The Quiet Power of Doing Something Just for Fun
There’s a particular kind of discomfort that shows up when adults do something purely for fun.
It’s not guilt exactly — it’s more like uncertainty. A feeling that time should be accounted for, justified, or put to better use. Fun without purpose can feel strangely exposed.
And yet, that’s where its power lives.
When we do something just for fun, without an outcome attached, we step out of performance. There’s no score to keep, no improvement to track, no reason to prove. The nervous system relaxes because nothing is at stake.
This kind of play restores agency.
It reminds us that we are allowed to choose what we do with our time — not because it’s efficient, but because it feels alive. That choice matters more than we often realize.
Fun without purpose doesn’t make life smaller.
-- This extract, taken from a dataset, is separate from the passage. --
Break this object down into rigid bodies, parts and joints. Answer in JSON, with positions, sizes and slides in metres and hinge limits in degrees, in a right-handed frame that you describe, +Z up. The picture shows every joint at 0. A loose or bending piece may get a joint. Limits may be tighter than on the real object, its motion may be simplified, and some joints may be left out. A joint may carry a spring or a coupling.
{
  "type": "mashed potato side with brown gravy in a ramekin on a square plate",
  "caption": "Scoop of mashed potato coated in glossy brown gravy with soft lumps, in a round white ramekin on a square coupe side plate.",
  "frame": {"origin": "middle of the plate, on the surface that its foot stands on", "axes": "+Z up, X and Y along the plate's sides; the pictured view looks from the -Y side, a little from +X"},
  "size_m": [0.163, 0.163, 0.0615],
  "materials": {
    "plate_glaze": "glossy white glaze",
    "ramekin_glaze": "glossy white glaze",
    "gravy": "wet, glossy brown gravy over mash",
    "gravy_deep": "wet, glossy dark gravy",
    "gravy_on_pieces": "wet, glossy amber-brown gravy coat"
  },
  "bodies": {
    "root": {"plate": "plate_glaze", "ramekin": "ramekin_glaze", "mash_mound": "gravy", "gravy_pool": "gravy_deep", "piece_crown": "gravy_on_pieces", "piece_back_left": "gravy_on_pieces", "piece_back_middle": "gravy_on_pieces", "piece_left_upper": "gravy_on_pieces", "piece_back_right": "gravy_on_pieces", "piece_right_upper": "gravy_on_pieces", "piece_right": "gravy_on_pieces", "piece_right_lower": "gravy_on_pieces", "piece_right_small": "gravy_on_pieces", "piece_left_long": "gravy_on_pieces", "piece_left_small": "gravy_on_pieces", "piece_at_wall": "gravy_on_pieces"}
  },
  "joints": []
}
It makes it more spacious.
In that space, curiosity returns. Laughter comes more easily. Creativity stops feeling like a demand and starts feeling like movement again.
Many adults wait for permission to do something “useful” before they allow themselves to enjoy it. But enjoyment doesn’t need to be earned. It needs to be allowed.
Doing something just for fun isn’t irresponsible.
It’s regulating.
It gives the mind a break from constant evaluation. It gives the body a signal that safety and pleasure still exist. Over time, those signals change how we show up everywhere else.
Fun doesn’t need a defense.
It already does important work.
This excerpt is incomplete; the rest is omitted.